# Pit Bull rescue, life long juvenile collar on an adult



## twoheadedfish (May 10, 2008)

The pics in this story are pretty gruesome. you've been warned.

http://www.spbr.org/featuredpets/clementine/clementine.htm


----------



## KnaveTO (May 13, 2007)

I am the owner of a staffie/dalmation cross and she is the gentlest dog around. Big huge suck and loves her play time... just over 11years old she still has the energy of a 1year old!

People that mistreat their pets such as what happened to that poor girl should have the same thing done to them as part of the punishment for such cruelties.


----------



## Ciddian (Mar 15, 2006)

ugh how.... how could these people just be so... Ergh!

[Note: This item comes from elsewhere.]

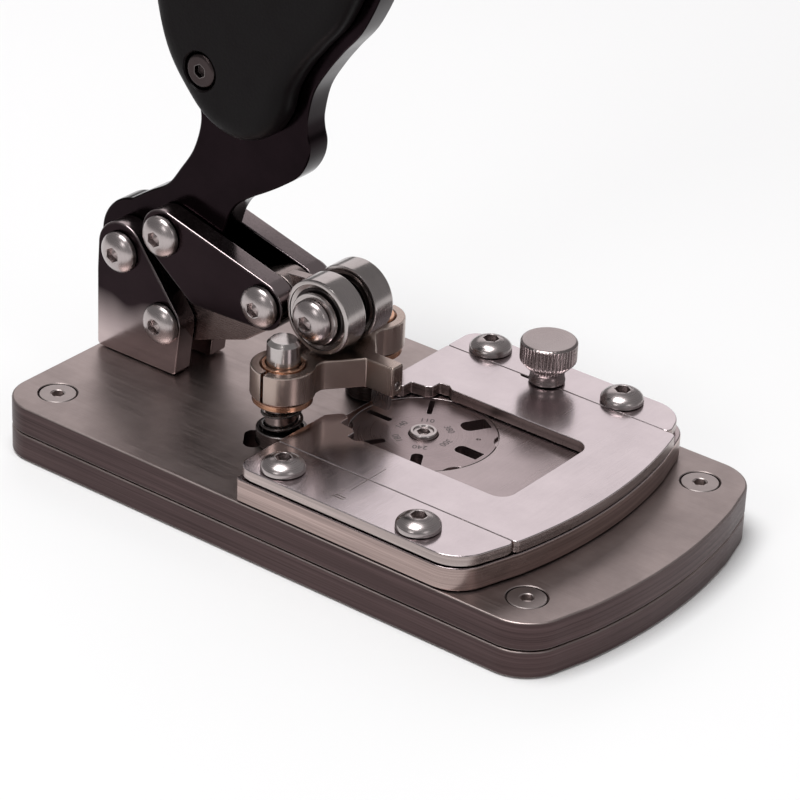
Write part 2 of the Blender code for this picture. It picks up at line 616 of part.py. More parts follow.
def build_bridge():
    """Cross-head: two split bosses joined by a bar with a forward nose that holds the punch."""
    half_corners = [(COLUMN_X, 17.0 * MM, 0.5 * MM), (COLUMN_X, 6.6 * MM, 0.5 * MM),
                    (8.6 * MM, 7.0 * MM, 2.0 * MM), (NOSE_HALF_WIDTH, NOSE_REAR_Y, 0.6 * MM),
                    (NOSE_HALF_WIDTH, NOSE_FRONT_Y, 0.5 * MM)]
    corners = half_corners + [(-x, y, r) for x, y, r in half_corners[::-1]]
    bridge = prism("punch_bridge", rounded(corners), BRIDGE_LOW_Z, BRIDGE_TOP_Z, "bridge_steel",
                   chamfer=0.3 * MM, origin=(0.0, COLUMN_Y, BRIDGE_LOW_Z))
    for side in (-1, 1):
        at = (side * COLUMN_X, COLUMN_Y, 0.0)
        low = BRIDGE_LOW_Z + 0.02 * MM
        top = BRIDGE_TOP_Z + 0.02 * MM
        boss = turned("cutter", [(0.0, low), (BOSS_RADIUS, low), (BOSS_RADIUS, top - 0.4 * MM),
                                 (BOSS_RADIUS - 0.4 * MM, top), (0.0, top)], at, None, "Z", 28)
        combine(bridge, boss, "UNION")
        slit_x = sorted((side * (COLUMN_X + 3.0 * MM), side * (COLUMN_X + 9.0 * MM)))
        slit = [(slit_x[0], COLUMN_Y - 0.4 * MM), (slit_x[1], COLUMN_Y - 0.4 * MM),
                (slit_x[1], COLUMN_Y + 0.4 * MM), (slit_x[0], COLUMN_Y + 0.4 * MM)]
        cut(bridge, hole_along("Z", at, 4.4 * MM + GAP, 20.0 * MM, 34.0 * MM, 20),
            prism("cutter", slit, 20.0 * MM, 34.0 * MM, None))
    y0, y1 = PUNCH_Y
    w = PUNCH_HALF_WIDTH
    top = BRIDGE_LOW_Z + 3.0 * MM
    pocket = [(-w - GAP, y0 - GAP), (w + GAP, y0 - GAP), (w + GAP, y1 + GAP), (-w - GAP, y1 + GAP)]
    cut(bridge, prism("cutter", pocket, 20.0 * MM, top + GAP, None))
    screw_z = BRIDGE_LOW_Z + 2.0 * MM
    cut(bridge, drill((0.0, NOSE_FRONT_Y, screw_z), [(0.8 * MM + GAP, -MM), (0.8 * MM + GAP, 1.1 * MM)],
                      "Y", 10))
    punch_shape = [(-w, y0), (w, y0), (w, y1), (-w, y1)]
    prism("punch_blade", punch_shape, PUNCH_TIP_Z, top, "screw_steel",
          origin=(0.0, 0.0, PUNCH_TIP_Z))
    turned("punch_set_screw", [(0.0, 0.1 * MM), (0.8 * MM, 0.1 * MM), (0.8 * MM, 0.8 * MM),
                               (0.0, 0.8 * MM)],
           (0.0, NOSE_FRONT_Y, screw_z), "screw_steel", "Y", 10)


# ---------------------------------------------------------------- linkage

def side_plate(name, outline, low, high, slot, holes, chamfer, pivot):
    """Plate across X with an outline in (Y, Z), round holes and its origin on a pivot."""
    origin = (0.0, pivot[0], pivot[1])
    plate = prism(name, outline, low, high, slot, axis="X", chamfer=chamfer, origin=origin)
    for at, radius in holes:
        cut(plate, hole_along("X", at, radius, low - MM, high + MM, 16))
    return plate


def build_linkage():
    upright = hull_of_circles([(HANDLE_PIVOT, 6.3 * MM), (ARM_PIVOT, 4.8 * MM),
                               ((47.0 * MM, BASE_TOP_Z + 1.3 * MM), MM),
                               ((66.6 * MM, BASE_TOP_Z + 1.3 * MM), MM),
                               ((66.6 * MM, 30.0 * MM), MM)], 20)
    link = hull_of_circles([(LINK_TOP, 5.5 * MM), (LINK_LOW, 5.4 * MM),
                            ((40.8 * MM, 33.4 * MM), 3.2 * MM)], 24)
    for side, label in ((-1, "left"), (1, "right")):
        low, high = sorted((side * CHEEK_INNER, side * CHEEK_OUTER))
        plate = side_plate(label + "_upright", upright, low, high, "dark_steel",
                           [(HANDLE_PIVOT, HOLE_RADIUS), (ARM_PIVOT, HOLE_RADIUS)], 0.3 * MM,
                           HANDLE_PIVOT)
        for y in FOOT_SCREW_Y:
            at = (side * FOOT_SCREW_X, y)
            cut(plate, hole_along("Z", at, FOOT_SCREW["shank_radius"] + GAP, 11.0 * MM,
                                  FOOT_SCREW_TOP_Z + GAP, 12))
            where = "rear" if y == FOOT_SCREW_Y[1] else "front"
            flush_screw("foot_screw_%s_%s" % (label, where), (*at, 0.1 * MM), -1,
                        length=FOOT_SCREW_TOP_Z - 0.1 * MM, flats=2.0 * MM, **FOOT_SCREW)
        side_plate(label + "_link", link, low, high, "dark_steel",
                   [(LINK_TOP, OPEN_PIVOT_HOLE), (LINK_LOW, HOLE_RADIUS)], 0.3 * MM, LINK_LOW)

    lever = hull_of_circles([(ARM_PIVOT, 5.6 * MM), (LINK_LOW, 5.2 * MM),
                             ((33.0 * MM, 26.5 * MM), 3.0 * MM)], 20)
    nose = hull_of_circles([(LINK_LOW, 5.0 * MM), (ROLLER_AXIS, 4.6 * MM)], 20)
    arm = prism("press_arm", lever, -CORE_HALF, CORE_HALF, "dark_steel", axis="X",
                chamfer=0.3 * MM, origin=(0.0, *ARM_PIVOT))
    combine(arm, prism("cutter", nose, -ARM_NOSE_HALF, ARM_NOSE_HALF, None, axis="X"), "UNION")
    for at in (ARM_PIVOT, LINK_LOW, ROLLER_AXIS):
        cut(arm, hole_along("X", at, HOLE_RADIUS, -5.0 * MM, 5.0 * MM, 16))


def build_pins():
    """Each pivot is a long button-head bolt from the left and a short end screw on the right."""
    seat = CHEEK_OUTER + GAP
    pivots = (("handle_pivot", HANDLE_PIVOT, seat), ("arm_pivot", ARM_PIVOT, seat),
              ("link_top", LINK_TOP, seat), ("link_low", LINK_LOW, seat),
              ("roller", ROLLER_AXIS, ROLLER_COLLAR_X + GAP))
    for label, (y, z), face in pivots:
        button_screw(label + "_bolt", (-face, y, z), "X", -1, face + 3.4 * MM)
        button_screw(label + "_end_screw", (face, y, z), "X", 1, face - 3.7 * MM)


def build_rollers():
    """Two ball-bearing rollers; each inner ring carries a collar that spaces the bolt's head."""
    width = ROLLER_OUTER_X - ROLLER_INNER_X
    collar = ROLLER_COLLAR_X - ROLLER_INNER_X
    for side, label in ((-1, "left"), (1, "right")):
        place = (side * ROLLER_INNER_X, *ROLLER_AXIS)
        r = ROLLER_RADIUS
        ring = [(5.0 * MM, 0.4 * MM), (6.6 * MM, 0.4 * MM), (6.6 * MM, 0.0), (r - 0.4 * MM, 0.0),
                (r, 0.4 * MM), (r, width - 0.5 * MM), (r - 0.5 * MM, width), (6.6 * MM, width),
                (6.6 * MM, width - 0.4 * MM), (5.0 * MM, width - 0.4 * MM)]
        turned(label + "_roller", [(q, h * side) for q, h in ring], place, "screw_steel", "X", 28)
        inner = [(HOLE_RADIUS, 0.0), (4.6 * MM, 0.0), (4.6 * MM, width), (5.4 * MM, width + 0.1 * MM),
                 (5.4 * MM, collar), (HOLE_RADIUS, collar)]
        turned(label + "_bearing_inner_ring", [(q, h * side) for q, h in inner], place,
               "screw_steel", "X", 16)


# ---------------------------------------------------------------- handle

HANDLE_REAR = [(62.7, 45.7), (58.0, 48.9), (53.0, 52.1), (49.6, 56.6), (46.3, 61.8), (44.5, 68.0),
               (45.1, 72.4), (47.8, 76.9), (51.2, 82.5), (54.2, 90.0), (55.7, 100.0), (55.0, 112.0),
               (51.0, 124.0), (43.5, 134.5), (33.5, 141.0), (22.0, 143.5), (11.0, 140.8),
               (3.0, 133.0), (-0.8, 122.0), (-0.4, 110.0), (4.0, 99.5), (9.0, 93.2), (12.6, 88.4),
               (15.8, 83.0), (17.2, 77.0), (17.1, 74.0), (16.4, 71.0), (17.0, 67.6), (19.2, 64.0),
               (23.1, 60.9), (27.0, 58.3), (31.1, 55.8), (34.4, 53.3), (36.6, 50.0), (38.5, 44.5),
               (41.4, 39.6)]
SCALE_EDGE = [(44.5, 77.0), (49.2, 83.5), (52.0, 91.5), (53.4, 101.0), (52.6, 111.5), (48.8, 122.8),
              (42.0, 132.2), (32.7, 138.4), (22.2, 140.7), (12.3, 138.3), (5.2, 131.5), (1.7, 121.5),
              (2.1, 110.8), (6.1, 101.0), (11.3, 94.5), (15.2, 89.5), (18.4, 83.8), (20.2, 77.5),
              (24.5, 72.0), (31.5, 69.8), (39.0, 72.0)]


def build_handle():
    origin = (0.0, *HANDLE_PIVOT)
    lobe = arc(HANDLE_PIVOT, 9.8 * MM, -118, 80, 12)
    sides = [(y * MM, z * MM) for y, z in HANDLE_REAR]
    toe = arc(LINK_TOP, 7.0 * MM, 225, 285, 4)
    outline = lobe[:-1] + sides + toe
    handle = prism("handle_plate", outline, -CORE_HALF, CORE_HALF, "handle_black", axis="X",
                   chamfer=0.3 * MM, origin=origin)
    holes = [(HANDLE_PIVOT, HOLE_RADIUS), (LINK_TOP, HOLE_RADIUS)]
    holes += [(at, 2.3 * MM) for at in GRIP_SCREWS]
    for at, radius in holes:
        cut(handle, hole_along("X", at, radius, -5.0 * MM, 5.0 * MM, 16))

    edge = [(y * MM, z * MM) for y, z in SCALE_EDGE]
    for side, label in ((-1, "left"), (1, "right")):
        inner = side * CHEEK_INNER
        outer = side * (CHEEK_INNER + SCALE_THICKNESS)
        levels = [(edge, inner), (edge, inner + side * 3.0 * MM),
                  (inset(edge, 0.8 * MM), inner + side * 4.7 * MM), (inset(edge, 2.4 * MM), outer)]
        rings = [[(w, y, z) for y, z in shape] for shape, w in levels]
        scale = add_object(label + "_grip_scale", loft(rings), "grip_black", origin)
        for index, (y, z) in enumerate(GRIP_SCREWS):
            head = drill((inner, y, z), [(2.3 * MM, -side * MM), (2.3 * MM, side * 3.4 * MM),
                                         (4.0 * MM, side * 3.4 * MM), (4.0 * MM, side * 7.0 * MM)],
                         "X", 12)
            cut(scale, head)
            where = ("lower", "upper")[index]
            build_grip_fastener(label, side, where, y, z)


def build_grip_fastener(label, side, where, y, z):
    """Left side: a screw that runs through the plate. Right side: its short nut."""
    seat = CHEEK_INNER + 3.7 * MM
    reach = seat + 2.7 * MM if side < 0 else seat - 3.0 * MM
    profile = [(0.0, -reach), (2.0 * MM, -reach), (2.0 * MM, 0.0), (3.6 * MM, 0.0),
               (3.6 * MM, 1.2 * MM), (3.1 * MM, 1.7 * MM), (0.0, 1.7 * MM)]
    name = "grip_%s_%s" % ("screw" if side < 0 else "nut", where)
    fastener = turned(name, [(r, h * side) for r, h in profile], (side * seat, y, z),
                      "screw_steel", "X", 12)
    socket = [[(side * (seat + h), y + u, z + v) for u, v in hexagon(2.5 * MM)]
              for h in (0.6 * MM, 3.0 * MM)]
    cut(fastener, add_object("cutter", loft(socket), None))


def build_press():
    for obj in list(bpy.data.objects):
        bpy.data.objects.remove(obj)
    build_base()
    build_die_plate()
    build_disc()
    build_rails()
    build_fence()
    build_thumb_screw()
    build_guides()
    build_bridge()
    build_linkage()
    build_pins()
    build_rollers()
    build_handle()


build_press()
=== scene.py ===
"""Looks of a bench toggle press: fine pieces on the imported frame, finishes, light and camera.

Metres, in the frame's own axes: +X the operator's right, +Y the rear, +Z up. Side-view points are
(Y, Z) pairs and plan points are (X, Y) pairs. Round pieces are turned about their own local +Z.
"""

import json
import math

import bmesh
import bpy
from mathutils import Matrix, Vector


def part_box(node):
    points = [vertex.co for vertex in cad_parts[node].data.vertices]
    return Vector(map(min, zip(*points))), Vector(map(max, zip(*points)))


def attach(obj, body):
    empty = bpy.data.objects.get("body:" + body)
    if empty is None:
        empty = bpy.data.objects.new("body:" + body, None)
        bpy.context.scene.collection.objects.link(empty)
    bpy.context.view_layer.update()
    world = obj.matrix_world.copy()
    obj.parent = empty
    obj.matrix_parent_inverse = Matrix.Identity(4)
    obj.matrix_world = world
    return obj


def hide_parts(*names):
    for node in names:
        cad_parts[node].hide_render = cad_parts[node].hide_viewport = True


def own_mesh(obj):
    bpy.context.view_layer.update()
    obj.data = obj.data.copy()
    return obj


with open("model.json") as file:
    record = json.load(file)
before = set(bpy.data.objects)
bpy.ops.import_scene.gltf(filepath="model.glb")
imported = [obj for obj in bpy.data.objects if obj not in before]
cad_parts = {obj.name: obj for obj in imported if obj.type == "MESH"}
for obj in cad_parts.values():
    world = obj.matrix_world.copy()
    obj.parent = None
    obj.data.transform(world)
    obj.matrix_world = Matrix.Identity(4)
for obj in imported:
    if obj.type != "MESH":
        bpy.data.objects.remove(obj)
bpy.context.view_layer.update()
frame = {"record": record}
MM = 0.001
GAP = 0.3 * MM
RECORD = frame["record"]
BODY_OF = {node: body for body, nodes in RECORD["behaviour"]["bodies"].items() for node in nodes}
SLOT_OF = {part["node"]: part["material_slot"] for part in RECORD["subparts"]}
SIDES = ((-1, "left"), (1, "right"))
ENDS = ("front", "rear")
CORNERS = [(end, label) for end in ENDS for _, label in SIDES]


def middle(node):
    """Centre of a CAD node's box."""
    low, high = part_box(node)
    return (low + high) / 2


# Places read from the frame
BASE_TOP_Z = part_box("base_upper_plate")[1].z
DIE_TOP_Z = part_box("die_plate")[1].z
RAIL_TOP_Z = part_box("left_rail")[1].z
HANDLE_PIVOT = middle("handle_pivot_bolt").yz
ARM_PIVOT = middle("arm_pivot_bolt").yz
LINK_TOP = middle("link_top_bolt").yz
LINK_LOW = middle("link_low_bolt").yz
ROLLER_AXIS = middle("roller_bolt").yz
DISC_XY = middle("disc_screw").xy
DISC_RADIUS = (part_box("index_disc")[1].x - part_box("index_disc")[0].x) / 2
THUMB_XY = middle("thumb_screw").xy
COLUMN_XY = {side: middle(label + "_guide_column").xy for side, label in SIDES}
CORE_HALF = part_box("handle_plate")[1].x
CHEEK_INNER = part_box("right_link")[0].x
CHEEK_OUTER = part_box("right_link")[1].x
FENCE_LEFT_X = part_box("sliding_fence")[0].x
FENCE_RIGHT_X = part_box("sliding_fence")[1].x
BRIDGE_LOW_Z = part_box("punch_bridge")[0].z
BRIDGE_TOP_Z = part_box("punch_bridge")[1].z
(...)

I am so happy to see her do well...what a sweet trusting dog, dispite all that horrible treatment


----------



## Calmer (Mar 9, 2008)

It is such a nice ending 
For what she has been through it's certainly refreshing to see so many caring people.


----------



## Tabatha (Dec 29, 2007)

Our back neighbors have a pit bull mix puppy and all we can hear every day is "MILLIE!" at the top of their lungs. It drives us crazy. We also hear the puppy squealing but have never witnessed them hitting the dog. If we do though, we will be sure to call the humane society!!! Sadly they have adopted another puppy.


----------



## KnaveTO (May 13, 2007)

A pit bull puppy is illegal to own in Ontario. Period! All Staffies and Pit Bull males and females were to be spayed and neutered back when the pit bull ban went into effect. If the humane society finds out that she has a pit bull puppy they are legally supposed to destroy the animal.

I don't like the law... but that is what will probably happen if you notify them


----------



## planter (Jun 9, 2008)

I think this took place in the US. That law does not apply there.


----------



## KnaveTO (May 13, 2007)

I was referring to Tabatha's back neighbour... they live in Ontario and if they have a PitBull puppy then they are in violation of the Ontario PitBull ban


----------



## Ciddian (Mar 15, 2006)

i have heard said neighbour... they are horrible. D:


----------



## hojimoe (Mar 7, 2008)

i handelled a lot of dogs, and pitbulls are the only dogs that I've had trouble controlling... I don't like them. but do they deserve a ban? yes and no...but that's not my choice...


on the note of this rescue, it's a sweet story... wish i could make the owners wear a colar 4 inches too small for a few years...but I can't...doesn't make me like pit bulls though


tabatha, you should call the humaine society regardless of how you feel about them possibly putting it down.... you don't need it turning on you one or your hubby when it grows up... or your kids? (do you have any?...yet?)

ppl please don't flame on the pitbull coments


----------



## Calmer (Mar 9, 2008)

It's what I have said for many years. We are requiring the wrong animals to be licenced. You need to take lessons to acquire a gun, car, etc. licence. So why not take lessons to get a pet owners licence that can be revoked at any time due to negligence on part of the owner. This also provides a cooling off period for people that buy pets on the spur of the moment and don't think ahead. It is a privilege to own a pet not a right.
Okay the soapbox is free now.


----------



## Ciddian (Mar 15, 2006)

Very correct Calmer! ^^


----------